SET EXERCISE: From the line containing "extrude(disc(bar_hole_at, arm_bar_hole_radius), amount=2" through the line containing "bpy.data.objects.remove(obj)", retype each line exactly; include both end lines and nothing beyond them.

.....

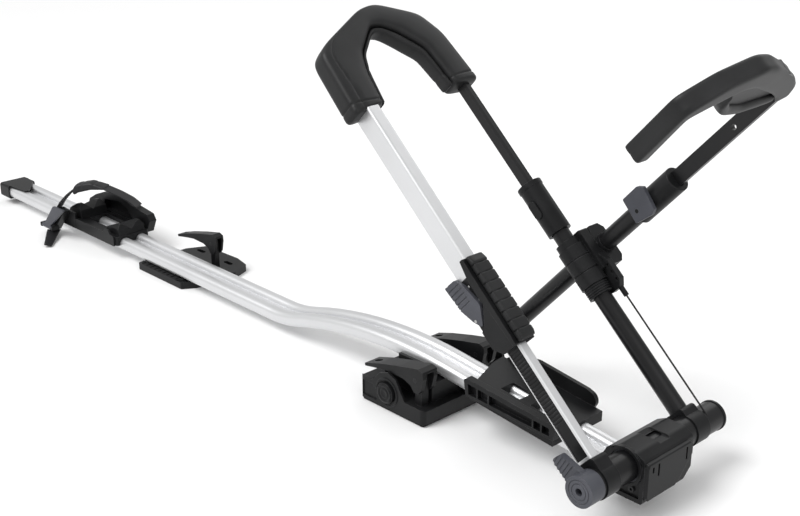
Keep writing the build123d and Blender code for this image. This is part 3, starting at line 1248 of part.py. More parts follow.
with BuildPart() as handle_grip:
    grip_near = near_leg_y - grip_width / 2
    extrude(shape(beside_leg(grip_near), grip_outline, edge_round), amount=grip_width)
    grip_pitch = (grip_outline[4][0] - grip_outline[0][0]) / grip_segment_count
    for number in range(1, grip_segment_count):
        groove_along = grip_outline[0][0] + number * grip_pitch
        extrude(span(beside_leg(grip_near - cut_overrun),
                     (groove_along - grip_groove / 2, grip_outline[3][1] - grip_groove),
                     (groove_along + grip_groove / 2, grip_outline[2][1] + cut_overrun)),
                amount=grip_width + 2 * cut_overrun, mode=Mode.SUBTRACT)
    extrude(shape(beside_leg(handle_y[0] - cut_overrun), handle_outline),
            amount=handle_y[1] - handle_y[0] + 2 * cut_overrun, mode=Mode.SUBTRACT)
    extrude(oblong(across_leg(handle_outline[0][0] - cut_overrun, near_leg_y), upper_tube_width, upper_tube_depth,
                   tube_corner_radius), amount=upper_tube_high, mode=Mode.SUBTRACT)
keep(handle_grip, "handle_grip")

with BuildPart() as release_lever:
    extrude(shape(beside_leg(handle_y[0]), trigger_outline, trigger_rounds), amount=trigger_plate)
    extrude(shape(beside_leg(handle_y[0]), trigger_side_outline, edge_round), amount=trigger_far_y - handle_y[0])
    extrude(disc(lever_pivot_at, handle_pin_radius + running_clearance), amount=trigger_plate, mode=Mode.SUBTRACT)
    for number in range(trigger_ridge_count):
        ridge_along = trigger_ridge_start + number * trigger_ridge_pitch
        extrude(span(beside_leg(handle_y[0]), (ridge_along, trigger_ridge_off[0]),
                     (ridge_along + trigger_ridge_width, trigger_ridge_off[1])), amount=trigger_ridge_depth,
                mode=Mode.SUBTRACT)
keep(release_lever, "release_lever")

with BuildPart() as handle_pin:
    extrude(disc(lever_pivot_at, handle_pin_radius), amount=lever_lug_y[1] - handle_y[0])
keep(handle_pin, "handle_pin")

tooth_crest_y = rack_floor_y - rack_tooth_height
with BuildPart() as ratchet_pawl:
    pawl_far_y = tooth_crest_y - pawl_gap
    pawl_near_y = handle_y[0] + handle_wall + pawl_travel + pawl_gap
    extrude(span(beside_leg(pawl_near_y), (pawl_along[0], -pawl_half), (pawl_along[1], pawl_half)),
            amount=pawl_far_y - pawl_near_y)
keep(ratchet_pawl, "ratchet_pawl")

# Collar with the pivot flange, its bracket and ferrule, and the release wire
with BuildPart() as collar:
    extrude(disc(across_leg(collar_neck_high, far_leg_y, far_leg_off), collar_radius),
            amount=collar_shoulder[0] - collar_neck_high)
    extrude(disc(across_leg(collar_shoulder[0], far_leg_y, far_leg_off), collar_shoulder[1]),
            amount=collar_high - collar_shoulder[0])
    extrude(disc(across_leg(collar_low, far_leg_y, far_leg_off), collar_neck_radius),
            amount=collar_neck_high - collar_low)
    for number in range(collar_ridge_count):
        ridge_at = collar_low + number * collar_ridge_pitch
        extrude(disc(across_leg(ridge_at, far_leg_y, far_leg_off), collar_neck_radius + collar_ridge_height),
                amount=collar_ridge_pitch / 2)
    for groove_along in collar_grooves:
        extrude(disc(across_leg(groove_along, far_leg_y, far_leg_off), collar_radius + cut_overrun,
                     collar_radius - collar_groove_depth), amount=collar_groove_width, mode=Mode.SUBTRACT)
    extrude(span(beside_leg(block_near_y), (block_along[0], block_off[0]), (block_along[1], block_off[1]),
                 edge_round * 2), amount=block_split_y - pass_gap / 2 - block_near_y)
    extrude(disc(across_leg(collar_low, far_leg_y, far_leg_off), far_tube_radius + collar_bore_gap),
            amount=block_along[1], mode=Mode.SUBTRACT)
    pivot_at = Plane(origin=hinge_centre + leg_up * pivot_along + leg_off * pivot_off + Vector(0, block_near_y, 0),
                     x_dir=leg_up, z_dir=(0, 1, 0))
    extrude(disc(pivot_at, pivot_pin_radius), amount=block_split_y - block_near_y, mode=Mode.SUBTRACT)
    extrude(disc(across_leg(collar_low, wire_y, wire_off), wire_bore), amount=block_along[1], mode=Mode.SUBTRACT)
keep(collar, "collar")

with BuildPart() as pivot_pin:
    extrude(disc(pivot_at, pivot_pin_radius), amount=block_split_y - pass_gap / 2 - block_near_y)
keep(pivot_pin, "pivot_pin")

with BuildPart() as collar_bracket:
    extrude(shape(beside_leg(bracket_y[0]), bracket_outline, edge_round), amount=bracket_y[1] - bracket_y[0])
    for number in range(bracket_slot_count):
        slot_along = bracket_low + bracket_slot_pitch * (number + 1)
        extrude(span(beside_leg(bracket_y[0]), (slot_along - bracket_slot_half, bracket_slot_off[0]),
                     (slot_along + bracket_slot_half, bracket_slot_off[1])), amount=bracket_y[1] - bracket_y[0],
                mode=Mode.SUBTRACT)
    extrude(disc(across_leg(ferrule_low, wire_y, wire_off), ferrule_radius), amount=bracket_high - ferrule_low)
    add(collar.part, mode=Mode.SUBTRACT)
    extrude(disc(across_leg(ferrule_low, wire_y, wire_off), wire_bore), amount=block_along[1], mode=Mode.SUBTRACT)
keep(collar_bracket, "collar_bracket")

with BuildPart() as release_wire:
    extrude(disc(across_leg(wire_low, wire_y, wire_off), wire_radius), amount=wire_high - wire_low)
    add(hinge_tube.part, mode=Mode.SUBTRACT)
keep(release_wire, "release_wire")

# Secondary arm: bracket and pin on the front foot, eye, tube, block, sleeve, lever
with BuildPart() as arm_bracket:
    extrude(span(floor(arm_bracket_floor), (arm_foot_x - arm_bracket_half, foot_far_y + seat_gap),
                 (arm_foot_x + arm_bracket_half, arm_cheek_far_y), edge_round), amount=arm_bracket_base)
    for cheek_y in (arm_cheek_near_y + arm_cheek, arm_cheek_far_y):
        extrude(shape(side(cheek_y), arm_cheek_outline), amount=arm_cheek)
        extrude(disc(Plane(origin=(arm_foot_x, cheek_y, arm_foot_z), x_dir=(1, 0, 0), z_dir=(0, -1, 0)),
                     arm_cheek_radius), amount=arm_cheek)
    extrude(span(floor(arm_bracket_floor), (arm_foot_x - arm_bracket_rib / 2, foot_far_y + seat_gap),
                 (arm_foot_x + arm_bracket_rib / 2, arm_cheek_near_y)), amount=arm_foot_z - arm_bracket_floor)
    arm_pin_at = Plane(origin=(arm_foot_x, arm_cheek_far_y, arm_foot_z), x_dir=(1, 0, 0), z_dir=(0, -1, 0))
    extrude(disc(arm_pin_at, arm_pin_radius), amount=arm_cheek_far_y - arm_cheek_near_y, mode=Mode.SUBTRACT)
keep(arm_bracket, "arm_bracket")

with BuildPart() as arm_pin:
    extrude(disc(arm_pin_at, arm_pin_radius), amount=arm_cheek_far_y - arm_cheek_near_y)
    extrude(disc(arm_pin_at, arm_pin_head_radius), amount=-arm_pin_head)
keep(arm_pin, "arm_pin")

with BuildPart() as arm_eye:
    eye_at = Plane(origin=(arm_foot_x, arm_y + arm_eye_width / 2, arm_foot_z), x_dir=(1, 0, 0), z_dir=(0, -1, 0))
    extrude(disc(eye_at, arm_eye_radius), amount=arm_eye_width)
    extrude(disc(across_arm(0), arm_tube_radius - arm_tube_wall), amount=arm_tube_low + arm_eye_plug)
    extrude(span(across_arm(0), (-arm_eye_radius - cut_overrun, arm_eye_width / 2),
                 (arm_eye_radius + cut_overrun, arm_tube_radius + cut_overrun)), amount=arm_tube_low - edge_round,
            mode=Mode.SUBTRACT)
    extrude(span(across_arm(0), (-arm_eye_radius - cut_overrun, -arm_tube_radius - cut_overrun),
                 (arm_eye_radius + cut_overrun, -arm_eye_width / 2)), amount=arm_tube_low - edge_round,
            mode=Mode.SUBTRACT)
    extrude(disc(eye_at, arm_pin_radius + running_clearance), amount=arm_eye_width, mode=Mode.SUBTRACT)
keep(arm_eye, "arm_eye")

arm_lever_pivot_at = Plane(origin=arm_centre + arm_up * arm_lever_pivot[0] + arm_off * arm_lever_pivot[1]
                           + Vector(0, arm_lever_y[0], 0), x_dir=arm_up, z_dir=(0, 1, 0))
arm_lever_pin_length = arm_y - arm_sleeve_radius + arm_tube_wall - arm_lever_y[0]
with BuildPart() as arm_tube:
    extrude(disc(across_arm(arm_tube_low), arm_tube_radius, arm_tube_radius - arm_tube_wall),
            amount=arm_tube_high - arm_tube_low)
keep(arm_tube, "arm_tube")

with BuildPart() as arm_block:
    extrude(shape(facing_leg(block_off[1]), block_outline), amount=block_off[1] - block_off[0])
    extrude(disc(across_arm(bush_ring_low - bush_ring_length), bush_ring_radius), amount=2 * bush_ring_length)
    extrude(disc(across_arm(arm_tube_low), arm_tube_radius), amount=arm_tube_high, mode=Mode.SUBTRACT)
keep(arm_block, "arm_block")

with BuildPart() as arm_sleeve:
    extrude(disc(across_arm(arm_sleeve_low), arm_sleeve_radius, arm_tube_radius),
            amount=arm_sleeve_high - arm_sleeve_low)
    extrude(disc(across_arm(arm_tube_high), arm_tube_radius), amount=arm_sleeve_high - arm_tube_high)
    fillet(arm_sleeve.edges().filter_by(GeomType.CIRCLE).group_by(SortBy.RADIUS)[-1], edge_round)
    extrude(disc(arm_lever_pivot_at, arm_lever_pin_radius), amount=arm_lever_pin_length)
    extrude(oblong(across_arm(arm_tube_high - cut_overrun), arm_bar_width + 2 * sliding_clearance,
                   arm_bar_thickness + 2 * sliding_clearance), amount=arm_sleeve_high, mode=Mode.SUBTRACT)
keep(arm_sleeve, "arm_sleeve")

with BuildPart() as arm_lever:
    extrude(shape(beside_arm(arm_lever_y[0]), arm_lever_outline, edge_round * 2),
            amount=arm_lever_y[1] - arm_lever_y[0])
    extrude(disc(arm_lever_pivot_at, arm_lever_pin_radius + running_clearance),
            amount=arm_lever_y[1] - arm_lever_y[0], mode=Mode.SUBTRACT)
keep(arm_lever, "arm_lever")

# Hook: flat bar with its curved end, and the moulded hook over it
with BuildPart() as hook_bar:
    with BuildLine(facing_arm(0)) as bar_line:
        FilletPolyline(*bar_path, radius=bar_bend)
    sweep(sections=oblong(across_arm(arm_bar_low), arm_bar_width, arm_bar_thickness), path=bar_line.line)
    bar_hole_along = hook_outline[0][0] - bar_hole_from_hook
    bar_hole_at = Plane(origin=arm_centre + arm_up * bar_hole_along + Vector(0, arm_y - arm_bar_thickness, 0),
                        x_dir=arm_up, z_dir=(0, 1, 0))
    extrude(disc(bar_hole_at, arm_bar_hole_radius), amount=2 * arm_bar_thickness, mode=Mode.SUBTRACT)
keep(hook_bar, "hook_bar")

with BuildPart() as hook_pad:
    extrude(shape(facing_arm(0), hook_outline, hook_rounds), amount=hook_width / 2, both=True)
    fillet(hook_pad.faces().sort_by(Axis(arm_centre, arm_off))[-1].edges(), edge_round)
    fillet(hook_pad.faces().sort_by(Axis(arm_centre, arm_off))[0].edges(), edge_round)
    add(hook_bar.part, mode=Mode.SUBTRACT)
keep(hook_pad, "hook_pad")
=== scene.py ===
import json
from math import cos, exp, radians, sin

import bmesh
import bpy
from mathutils import Matrix, Vector


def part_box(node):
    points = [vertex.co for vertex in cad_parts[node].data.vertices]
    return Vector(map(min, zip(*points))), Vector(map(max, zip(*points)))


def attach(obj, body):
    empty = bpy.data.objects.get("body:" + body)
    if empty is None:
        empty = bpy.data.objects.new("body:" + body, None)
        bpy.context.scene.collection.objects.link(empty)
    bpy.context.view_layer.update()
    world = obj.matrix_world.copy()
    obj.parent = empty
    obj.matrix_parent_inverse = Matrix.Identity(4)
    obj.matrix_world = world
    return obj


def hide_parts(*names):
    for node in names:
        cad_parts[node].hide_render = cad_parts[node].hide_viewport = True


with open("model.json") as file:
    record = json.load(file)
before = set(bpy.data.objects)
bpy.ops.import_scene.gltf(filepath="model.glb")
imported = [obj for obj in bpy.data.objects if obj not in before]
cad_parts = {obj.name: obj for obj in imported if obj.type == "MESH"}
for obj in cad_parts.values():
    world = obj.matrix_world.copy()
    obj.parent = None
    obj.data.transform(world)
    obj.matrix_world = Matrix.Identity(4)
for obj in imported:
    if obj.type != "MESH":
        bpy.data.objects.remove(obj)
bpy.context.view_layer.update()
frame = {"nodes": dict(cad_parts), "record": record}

nodes = frame["nodes"]
scene = bpy.context.scene
print("frame loaded,", len(nodes), "nodes")

# ---- camera, floor and light
shot = {"place": (1.160, -1.1659, 0.852), "azimuth": 46.4, "elevation": 21.3, "lens": 57.9, "sensor": 36.0,
        "nearClip": 0.05, "farClip": 60.0}
studio = {"floorSize": 160.0, "floorColour": 0.92, "floorRoughness": 0.9,
          "mirroredLevel": 0.9, "mirroredShare": 0.75, "worldLevel": 0.6, "worldSeen": 1.0,
          "sunPower": 1.5, "sunPlace": (-1.2, -2.0, 3.4), "sunSpread": 32,
          "keyPower": 26.0, "keyPlace": (-0.9, -2.2, 2.6), "keySize": 2.2,
          "fillPower": 16.0, "fillPlace": (2.6, -0.4, 1.7), "fillSize": 2.4,
          "backPower": 14.0, "backPlace": (-0.6, 2.4, 2.2), "backSize": 2.0, "aim": (-0.2, 0.0, 0.2)}


def lookAlong(thing, direction):
    thing.rotation_mode = "QUATERNION"
    thing.rotation_quaternion = Vector(direction).to_track_quat("-Z", "Y")


def addCamera():
    data = bpy.data.cameras.new("camera")
    data.lens, data.sensor_width = shot["lens"], shot["sensor"]
    data.clip_start, data.clip_end = shot["nearClip"], shot["farClip"]
    camera = bpy.data.objects.new("camera", data)
    camera.location = shot["place"]
    turn, tilt = radians(shot["azimuth"]), radians(shot["elevation"])
    lookAlong(camera, (-sin(turn) * cos(tilt), cos(turn) * cos(tilt), -sin(tilt)))
    scene.collection.objects.link(camera)
    scene.camera = camera


def addSun():
    # an even, soft light, so that the floor stays white far out
    data = bpy.data.lights.new("sunLamp", "SUN")
    data.energy, data.angle = studio["sunPower"], radians(studio["sunSpread"])
    lamp = bpy.data.objects.new("sunLamp", data)
    lookAlong(lamp, Vector(studio["aim"]) - Vector(studio["sunPlace"]))
    scene.collection.objects.link(lamp)


def addLamp(role):
    data = bpy.data.lights.new(role + "Lamp", "AREA")
    data.energy, data.size = studio[role + "Power"], studio[role + "Size"]
    lamp = bpy.data.objects.new(role + "Lamp", data)
    lamp.location = studio[role + "Place"]
    lookAlong(lamp, Vector(studio["aim"]) - Vector(studio[role + "Place"]))
    scene.collection.objects.link(lamp)


addCamera()
addSun()
for role in ("key", "fill", "back"):
    addLamp(role)
scene.view_settings.view_transform = "Standard"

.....

FINISHED EXERCISE:
    extrude(disc(bar_hole_at, arm_bar_hole_radius), amount=2 * arm_bar_thickness, mode=Mode.SUBTRACT)
keep(hook_bar, "hook_bar")

with BuildPart() as hook_pad:
    extrude(shape(facing_arm(0), hook_outline, hook_rounds), amount=hook_width / 2, both=True)
    fillet(hook_pad.faces().sort_by(Axis(arm_centre, arm_off))[-1].edges(), edge_round)
    fillet(hook_pad.faces().sort_by(Axis(arm_centre, arm_off))[0].edges(), edge_round)
    add(hook_bar.part, mode=Mode.SUBTRACT)
keep(hook_pad, "hook_pad")
=== scene.py ===
import json
from math import cos, exp, radians, sin

import bmesh
import bpy
from mathutils import Matrix, Vector


def part_box(node):
    points = [vertex.co for vertex in cad_parts[node].data.vertices]
    return Vector(map(min, zip(*points))), Vector(map(max, zip(*points)))


def attach(obj, body):
    empty = bpy.data.objects.get("body:" + body)
    if empty is None:
        empty = bpy.data.objects.new("body:" + body, None)
        bpy.context.scene.collection.objects.link(empty)
    bpy.context.view_layer.update()
    world = obj.matrix_world.copy()
    obj.parent = empty
    obj.matrix_parent_inverse = Matrix.Identity(4)
    obj.matrix_world = world
    return obj


def hide_parts(*names):
    for node in names:
        cad_parts[node].hide_render = cad_parts[node].hide_viewport = True


with open("model.json") as file:
    record = json.load(file)
before = set(bpy.data.objects)
bpy.ops.import_scene.gltf(filepath="model.glb")
imported = [obj for obj in bpy.data.objects if obj not in before]
cad_parts = {obj.name: obj for obj in imported if obj.type == "MESH"}
for obj in cad_parts.values():
    world = obj.matrix_world.copy()
    obj.parent = None
    obj.data.transform(world)
    obj.matrix_world = Matrix.Identity(4)
for obj in imported:
    if obj.type != "MESH":
        bpy.data.objects.remove(obj)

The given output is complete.